Canon distributed a similar model known as the Canonex, also in 1963. It was their first automatic exposure camera, and the similarity to the Mamiya Auto-Lux is striking. It is believed to have been produced under contract for Canon by Mamiya. But because of the scarcity of records, there is still an ongoing debate about which of the two companies was the actual designer and manufacturer.

Peter Dechert, the noted Canon historian, wrote an interesting article about the Mamiya/Canon production arrangement, talking about who made what and sold it to whom, which supposedly also involved Osawa.

All that aside, the Canonex was not a successful camera and production lasted less than nine months, ending in 1964. Ironically, its short-lived production cycle makes the Canonex somewhat of a rare camera, sought after by collectors today. No known records exist of Mamiya Auto-Lux production, but it is known to have been produced for several more years.

Mamiya Auto-Lux 35, c.1963  R. Herron Collection

Canon's short-lived Canonex, produced by Mamiya, c.1963
Photo courtesy Canon, Inc.

Mamiya Family SLR, c.1962  R. Herron Collection

Mamiya Family
meter indication on top panel
near rewind crank

Mamiya Family
The Mamiya Family is an economy model lens-shutter SLR first released in June 1962. It features a quick return mirror, and a fixed (non-changeable) Mamiya-Sekor 48mm f/2.8 - f/22 lens with an automatic (two element) aperture and Copal shutter, featuring speeds from 1/15 to 1/250, and a B setting.

It has a built-in selenium exposure meter, which is not coupled to either the shutter-speed dial or the f-stop ring. The meter's needle indication is read on the camera's top surface, near the rewind crank, and transferred manually to the camera. A manual shot counter is on top, near the film advance. A popular camera in its day, many of them can still be found in workable condition. They are not considered particularly rare, but no serious Mamiya collection would be complete without an example.

It was fairly popular in England, where it was also sold as the Mamiya Korvette by B. Bennett & Sons, Ltd., and as the Mamiya Saturn by Dixons Photographic Ltd. All the literature I have seen indicates the Saturn and Korvette were equipped with the Mamiya-Kominar 48mm lens, which was not the sharpest lens Mamiya ever produced. I have seen several comments written about it as prone to flaring.

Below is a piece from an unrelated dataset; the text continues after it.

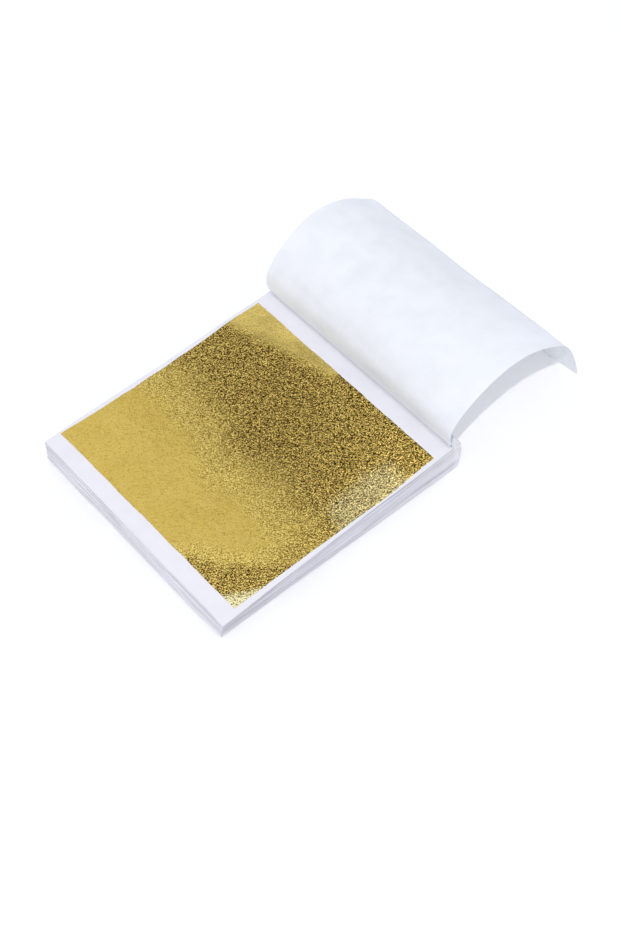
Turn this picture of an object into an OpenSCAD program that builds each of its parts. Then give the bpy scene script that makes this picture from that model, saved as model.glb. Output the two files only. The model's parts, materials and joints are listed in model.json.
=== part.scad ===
// Booklet of gold leaf: a glued pad of thin tissue sheets with one loose leaf between each pair.
// It lies open at its first leaf, and the sheet that covered that leaf is turned back over the spine.
// Millimetres and degrees. +X runs from the fore-edge to the spine, +Y along the spine, +Z up.
// The origin is the centre of the pad's underside, on the table.

/* [Gold leaf] */
// Width of a leaf, across from the fore-edge to the spine
leaf_w = 80; // [60:1:110]
// Length of a leaf along the spine
leaf_l = 85; // [60:1:110]
// Height that one leaf takes up with its crinkles
leaf_t = 0.03; // [0.02:0.005:0.05]
// Turn of the leaves against the sheets that they lie on
leaf_turn = -0.5; // [-0.7:0.1:0.7]
// Number of leaves in the booklet
leaf_count = 100; // [50:1:150]

/* [Tissue sheets] */
// Height that one sheet takes up in the pad
sheet_t = 0.075; // [0.06:0.005:0.12]
// Bare tissue past the leaf at the fore-edge
fore_margin = 6; // [2:0.5:15]
// Bare tissue past the leaf at the near end
near_margin = 1.5; // [1:0.5:10]
// Bare tissue past the leaf at the far end
far_margin = 1; // [1:0.5:10]
// Bare tissue between the leaf and the fold
hinge_margin = 6.5; // [3:0.5:15]

/* [Binding] */
// Width of the glued edge between the fold and the spine
bound_w = 3.2; // [2:0.1:8]
// Thickness of the film of glue down the spine
spine_glue_t = 0.3; // [0.2:0.05:1]
// How far the spine leans in from the top of the pad to its underside
spine_lean = 1.5; // [0:0.1:2]
// Room at the fold, where a lifted sheet clears its glued edge
fold_gap = 0.6; // [0.5:0.05:1]

/* [Turned sheet] */
// Slope of the turned sheet where it leaves the fold
rise_angle = 102; // [98:1:108]
// Height of the turned sheet over the leaf when it is laid back down
cover_clearance = 0.3; // [0.15:0.01:0.4]
// Gap between two strips of the turned sheet
strip_gap = 0.1; // [0.06:0.01:0.3]
// Height of the turned sheet's free edge over the table
edge_clearance = 0.02; // [0.01:0.01:0.1]

/* [Hidden] */
// Share of the turn that each strip of the turned sheet takes from the one before it
bends = [62, 18, 20, 24, 16, 29, 8];
strip_count = len(bends) + 1;
// Sheets under the exposed leaf that are modelled as lifting one by one
lifting_count = 4;
// Groups that the sheets and the leaves further down are kept in
pack_count = 10;

sheet_count = leaf_count + 1;
pitch = sheet_t + leaf_t;
pad_top = (sheet_count - 1) * pitch - leaf_t;
block_top = pad_top + pitch;
sheet_w = fore_margin + leaf_w + hinge_margin + bound_w;
sheet_l = near_margin + leaf_l + far_margin;
fore_x = -(sheet_w + spine_glue_t) / 2;
near_y = -sheet_l / 2;
fold_x = fore_x + sheet_w - bound_w;
leaf_x = fore_x + fore_margin + leaf_w / 2;
leaf_y = near_y + near_margin + leaf_l / 2;
fold_z = pad_top + leaf_t + cover_clearance + sheet_t / 2;
strip_l = (fold_x - fore_x) / strip_count;
first_packed = lifting_count + 2;
packed_count = sheet_count - lifting_count - 1;

paper = [0.95, 0.95, 0.98];
gold = [0.8, 0.62, 0.22];
glue = [0.9, 0.9, 0.86];

// Number with a leading zero
function two(n) = n < 10 ? str("0", n) : str(n);
// Sum of the first n values of a list
function sum_of(v, n) = n == 0 ? 0 : v[n - 1] + sum_of(v, n - 1);
// Underside of a sheet, counted from 1 for the turned sheet at the top
function sheet_z(i) = (sheet_count - i) * pitch;
// Spine end of the sheets at a height
function spine_x(z) = fore_x + sheet_w - spine_lean * (1 - z / block_top);
// Slope of strip k of the turned sheet, when the bends are scaled by a share
function slope_at(k, share) = rise_angle - share * sum_of(bends, k - 1);
// Height of the free edge, when the bends are scaled by a share
function edge_z(share) =
    fold_z + strip_l * sum_of([for (k = [1:strip_count]) sin(slope_at(k, share))], strip_count);
// Share of the bends that brings the free edge down to the table, found by halving
function resting_share(low, high, steps) =
    let (middle = (low + high) / 2)
    steps == 0 ? middle
    : edge_z(middle) > sheet_t / 2 + edge_clearance ? resting_share(middle, high, steps - 1)
    : resting_share(low, middle, steps - 1);

share = resting_share(0.7, 1.3, 40);
slopes = [for (k = [1:strip_count]) slope_at(k, share)];
// Fold line of each strip of the turned sheet, as X and Z
folds = [for (k = [1:strip_count]) [
    fold_x + strip_l * sum_of([for (a = slopes) cos(a)], k - 1),
    fold_z + strip_l * sum_of([for (a = slopes) sin(a)], k - 1)
]];
// First sheet of a pack
function pack_start(g) = first_packed + floor((g - 1) * packed_count / pack_count);

strip_names = [for (k = [1:strip_count]) str("turned_sheet_strip_", two(k))];
sheet_names = [for (i = [2:lifting_count + 1]) str("sheet_", two(i))];
leaf_names = [for (i = [1:lifting_count]) str("gold_leaf_", two(i))];
sheet_pack_names = [for (g = [1:pack_count]) str("sheet_pack_", two(g))];
leaf_pack_names = [for (g = [1:pack_count]) str("leaf_pack_", two(g))];

// Outline in X and Z, drawn out along the whole length of the spine
module along_spine(outline) {
    translate([0, near_y + sheet_l, 0])
        rotate([90, 0, 0])
            linear_extrude(height = sheet_l)
                polygon(outline);
}

// Flat layer from a given X to the leaning spine
module layer_to_spine(from_x, z, t) {
    along_spine([[from_x, z], [spine_x(z), z], [spine_x(z + t), z + t], [from_x, z + t]]);
}

// One leaf, lying on the sheet below it
module leaf_on(i) {
    translate([leaf_x, leaf_y, sheet_z(i) + sheet_t])
        rotate([0, 0, leaf_turn])
            translate([-leaf_w / 2, -leaf_l / 2, 0])
                cube([leaf_w, leaf_l, leaf_t]);
}

// Film of glue that holds the sheets' spine ends
module spine_glue() {
    color(glue)
        along_spine([
            [spine_x(0), 0], [spine_x(0) + spine_glue_t, 0],
            [spine_x(block_top) + spine_glue_t, block_top], [spine_x(block_top), block_top]
        ]);
}

// Thin lines of glue between one bound edge and the next
module glue_lines() {
    color(glue)
        for (i = [2:sheet_count])
            layer_to_spine(fold_x, sheet_z(i) + sheet_t, leaf_t);
}

// Glued edges of the sheets that lift
module bound_edges() {
    color(paper)
        for (i = [2:lifting_count + 1])
            layer_to_spine(fold_x, sheet_z(i), sheet_t);
}

// Glued edge of the turned sheet, beside the fold
module turned_sheet_bound_edge() {
    color(paper)
        layer_to_spine(fold_x + strip_gap, sheet_z(1), sheet_t);
}

// One strip of the turned sheet, from its own fold to the next
module turned_sheet_strip(k) {
    last_gap = k == strip_count ? 0 : strip_gap / 2;
    color(paper)
        translate([folds[k - 1][0], near_y, folds[k - 1][1]])
            rotate([0, -slopes[k - 1], 0])
                translate([strip_gap / 2, 0, -sheet_t / 2])
                    cube([strip_l - strip_gap / 2 - last_gap, sheet_l, sheet_t]);
}

// Free part of a sheet that lifts at the fold
module lifting_sheet(i) {
    color(paper)
        translate([fore_x, near_y, sheet_z(i)])
            cube([fold_x - fold_gap - fore_x, sheet_l, sheet_t]);
}

// Leaf that lies on sheet i
module gold_leaf(i) {
    color(gold)
        leaf_on(i);
}

// Whole sheets further down the pad
module sheet_pack(g) {
    color(paper)
        for (i = [pack_start(g):pack_start(g + 1) - 1])
            layer_to_spine(fore_x, sheet_z(i), sheet_t);
}

// Leaves that lie on the sheets of one pack
module leaf_pack(g) {
    color(gold)
        for (i = [pack_start(g):pack_start(g + 1) - 1])
            leaf_on(i);
}

spine_glue();
glue_lines();
bound_edges();
turned_sheet_bound_edge();
for (k = [1:strip_count])
    turned_sheet_strip(k);
for (i = [2:lifting_count + 1])
    lifting_sheet(i);
for (i = [1:lifting_count])
    gold_leaf(i + 1);
for (g = [1:pack_count])
    sheet_pack(g);
for (g = [1:pack_count])
    leaf_pack(g);
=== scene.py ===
"""Booklet of gold leaf, open at its first leaf. Lengths are worked out in millimetres, in the frame of
the CAD model: +X from the fore-edge to the spine, +Y along the spine, +Z up, the table at Z = 0."""
import json
import math

import bpy
import mathutils
import numpy as np
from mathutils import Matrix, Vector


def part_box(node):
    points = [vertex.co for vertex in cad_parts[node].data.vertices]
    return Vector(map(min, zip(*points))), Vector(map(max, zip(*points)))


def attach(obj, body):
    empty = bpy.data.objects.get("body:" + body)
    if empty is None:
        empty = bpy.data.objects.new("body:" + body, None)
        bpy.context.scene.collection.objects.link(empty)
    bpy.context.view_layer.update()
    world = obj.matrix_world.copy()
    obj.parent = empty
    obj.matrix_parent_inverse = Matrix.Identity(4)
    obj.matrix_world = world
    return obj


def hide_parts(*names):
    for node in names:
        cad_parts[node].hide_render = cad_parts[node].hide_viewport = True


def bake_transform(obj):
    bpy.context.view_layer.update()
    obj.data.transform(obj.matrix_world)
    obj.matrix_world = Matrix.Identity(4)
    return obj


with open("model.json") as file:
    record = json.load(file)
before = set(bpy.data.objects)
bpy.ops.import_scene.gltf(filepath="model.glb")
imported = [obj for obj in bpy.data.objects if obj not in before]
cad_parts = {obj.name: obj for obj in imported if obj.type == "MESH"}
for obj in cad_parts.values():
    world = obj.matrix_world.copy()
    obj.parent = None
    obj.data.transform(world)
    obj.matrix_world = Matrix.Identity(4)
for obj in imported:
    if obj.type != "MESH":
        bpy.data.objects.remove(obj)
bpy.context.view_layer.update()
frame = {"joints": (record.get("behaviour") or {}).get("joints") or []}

MM = 0.001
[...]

However, Gentle Reader Maurice Fisher, who lives near Worcester in the UK, has written to say the Mamiya Saturn he owns has a Mamiya-Sekor lens. So did the one he owned in 1964, which seems to indicate both the Saturn and Korvette were marketed with a lens option. In spite of a few negative comments, most users have been very complimentary about the camera (Maurice indicated both of the ones he owned worked well) and the pictures it provided for them!

Mamiya 528TL
Another economy fixed-lens SLR, the Mamiya 528TL was released in 1967. It features a built-in behind-the-lens meter (a spot meter with approximately a 10-degree center spot; needle visible in the viewfinder), with a fully automatic aperture and hot shoe.

The shutter-priority AE lens is a fixed 48mm f/2.8 with Copal shutter, with a filter size of 52mm. Speeds from 1/15-1/500 including a B-setting. It can be found with either Mamiya or Mamiya/Sekor markings. It was also marketed in the USA as the Sears Auto 35TL.

Auxiliary lens sets, designed to screw onto the lens ring, much like a filter, were sold as options to provide wide angle and telephoto effects (accessory lenses were also made by Vivitar). They changed the normal 48mm focal length to 35mm (covering an angle of view of 63-1/2°) and 62mm (38-1/2°), respectively.

The 528TL, although not among the most critically acclaimed pieces of photographic equipment Mamiya produced, was reasonably popular, took fairly adequate pictures and is still available today at fairly modest prices. It uses one MS76 1.5v battery.

Click here for an interesting online repair article about the Mamiya 528TL.

Mamiya 528TL, c.1967  R. Herron Collection

Mamiya Wide & Tele Accessory Lenses

Mamiya 528AL
The Mamiya 528AL was first released in 1975. Another inexpensive camera similar to the earlier 528TL, it provided manual focus, with a fixed 48mm f/2.8 lens in a Copal-X leaf shutter. The same accessory wide angle and telephoto lenses that worked on the 528TL were also available for the 528AL.

However, unlike the TL, which was a shutter priority AE with a spot meter, the 528AL provides an averaging meter with the f-stop range visible (needle) in the finder. Like the 528TL, it also uses one MS76 (or equivalent) battery.